→ **Directions**
Check each line of the listing for the word "finishes" and give only the number of lines that have it.

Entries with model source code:
☆ ☆ ☆ ☆ ☆ ☆ ☆
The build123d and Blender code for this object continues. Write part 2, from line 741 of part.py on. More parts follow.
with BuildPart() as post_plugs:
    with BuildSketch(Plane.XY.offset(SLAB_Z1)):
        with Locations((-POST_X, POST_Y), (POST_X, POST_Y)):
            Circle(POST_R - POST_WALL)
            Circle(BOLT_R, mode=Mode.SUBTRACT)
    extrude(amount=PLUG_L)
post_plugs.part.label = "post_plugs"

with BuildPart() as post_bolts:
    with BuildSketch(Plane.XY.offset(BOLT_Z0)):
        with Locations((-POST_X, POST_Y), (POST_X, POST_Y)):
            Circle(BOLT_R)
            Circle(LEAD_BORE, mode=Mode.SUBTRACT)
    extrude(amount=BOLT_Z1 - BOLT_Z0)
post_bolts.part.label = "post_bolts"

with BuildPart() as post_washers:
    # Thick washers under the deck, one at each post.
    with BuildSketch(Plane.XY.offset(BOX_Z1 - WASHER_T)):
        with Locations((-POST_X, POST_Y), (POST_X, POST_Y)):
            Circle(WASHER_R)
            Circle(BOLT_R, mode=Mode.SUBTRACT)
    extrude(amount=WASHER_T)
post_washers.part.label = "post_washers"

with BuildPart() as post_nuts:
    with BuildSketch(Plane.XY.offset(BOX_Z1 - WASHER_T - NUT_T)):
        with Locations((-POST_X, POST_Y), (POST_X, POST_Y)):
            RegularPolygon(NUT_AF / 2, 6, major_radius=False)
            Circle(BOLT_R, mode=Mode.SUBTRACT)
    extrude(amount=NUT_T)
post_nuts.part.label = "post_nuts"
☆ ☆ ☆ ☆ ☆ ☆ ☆
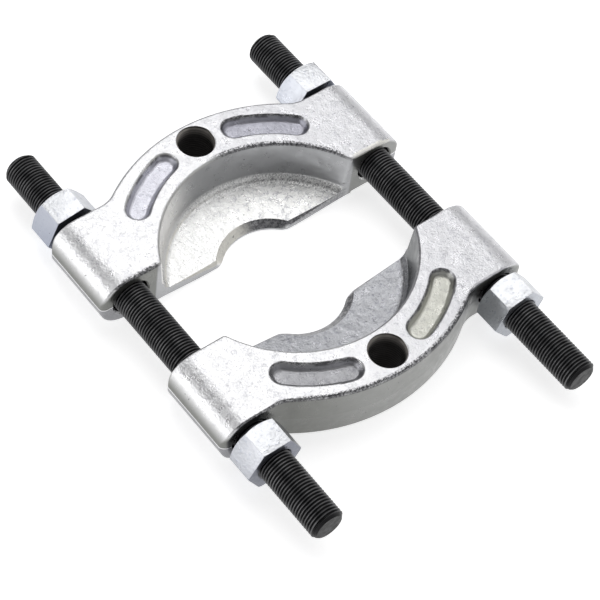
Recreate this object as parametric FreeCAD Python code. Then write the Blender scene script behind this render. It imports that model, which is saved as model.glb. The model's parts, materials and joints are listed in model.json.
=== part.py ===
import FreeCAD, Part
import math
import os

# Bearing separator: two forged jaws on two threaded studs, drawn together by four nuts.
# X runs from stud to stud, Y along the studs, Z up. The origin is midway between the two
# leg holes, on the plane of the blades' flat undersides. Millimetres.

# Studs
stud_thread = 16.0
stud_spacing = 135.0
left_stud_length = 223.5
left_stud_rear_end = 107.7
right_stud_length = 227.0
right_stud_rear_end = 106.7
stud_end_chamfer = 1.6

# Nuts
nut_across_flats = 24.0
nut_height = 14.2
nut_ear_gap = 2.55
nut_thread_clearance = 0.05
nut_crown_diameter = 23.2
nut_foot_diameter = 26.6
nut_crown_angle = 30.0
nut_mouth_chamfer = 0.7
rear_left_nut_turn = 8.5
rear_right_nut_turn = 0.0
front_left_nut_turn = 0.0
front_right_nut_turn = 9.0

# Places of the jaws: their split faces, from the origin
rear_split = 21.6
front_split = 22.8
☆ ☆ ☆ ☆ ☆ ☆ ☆
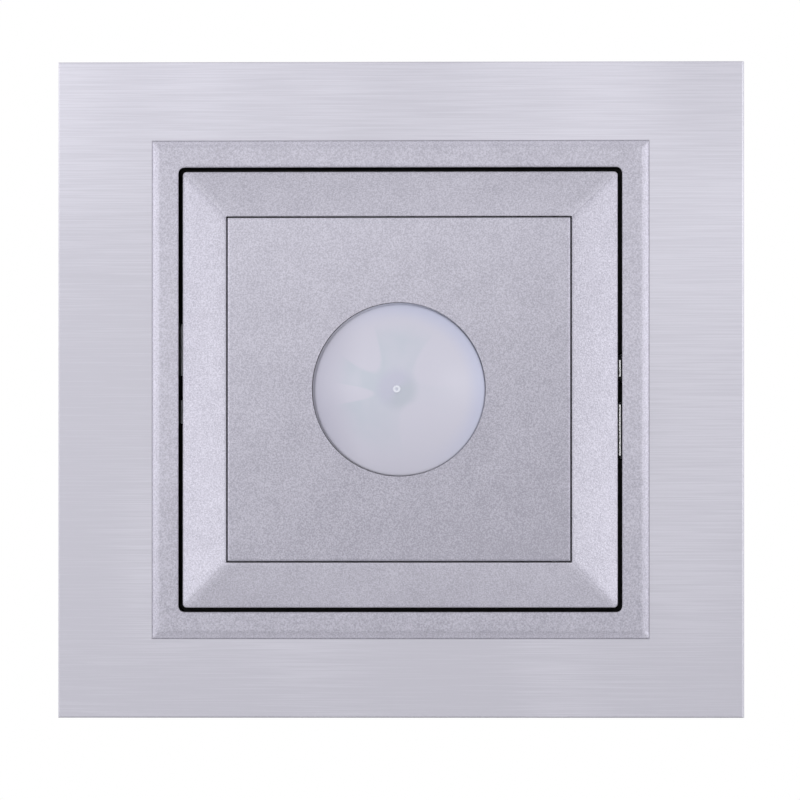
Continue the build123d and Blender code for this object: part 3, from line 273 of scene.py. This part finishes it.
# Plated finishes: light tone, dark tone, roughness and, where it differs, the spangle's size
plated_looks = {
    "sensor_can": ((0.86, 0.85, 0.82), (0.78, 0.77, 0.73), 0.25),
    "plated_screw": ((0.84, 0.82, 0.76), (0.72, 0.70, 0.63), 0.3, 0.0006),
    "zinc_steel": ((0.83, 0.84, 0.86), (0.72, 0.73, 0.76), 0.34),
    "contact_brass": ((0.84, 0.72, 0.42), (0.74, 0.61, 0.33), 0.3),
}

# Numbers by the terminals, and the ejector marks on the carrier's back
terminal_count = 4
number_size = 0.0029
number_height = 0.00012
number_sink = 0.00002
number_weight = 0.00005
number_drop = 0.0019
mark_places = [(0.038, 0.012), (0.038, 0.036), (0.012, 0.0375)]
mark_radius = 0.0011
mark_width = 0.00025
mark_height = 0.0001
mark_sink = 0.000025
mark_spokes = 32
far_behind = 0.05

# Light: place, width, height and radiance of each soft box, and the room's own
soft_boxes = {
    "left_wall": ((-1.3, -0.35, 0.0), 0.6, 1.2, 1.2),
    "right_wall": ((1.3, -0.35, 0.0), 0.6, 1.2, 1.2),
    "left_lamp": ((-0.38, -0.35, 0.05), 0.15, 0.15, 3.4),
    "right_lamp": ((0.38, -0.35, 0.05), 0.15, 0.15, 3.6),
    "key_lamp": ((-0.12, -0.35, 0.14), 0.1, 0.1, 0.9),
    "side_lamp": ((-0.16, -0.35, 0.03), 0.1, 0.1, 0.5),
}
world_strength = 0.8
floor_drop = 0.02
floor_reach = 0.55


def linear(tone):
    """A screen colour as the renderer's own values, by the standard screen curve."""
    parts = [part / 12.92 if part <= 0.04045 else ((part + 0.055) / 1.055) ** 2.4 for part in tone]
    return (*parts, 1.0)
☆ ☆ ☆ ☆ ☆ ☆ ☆
→ **Right answer**
2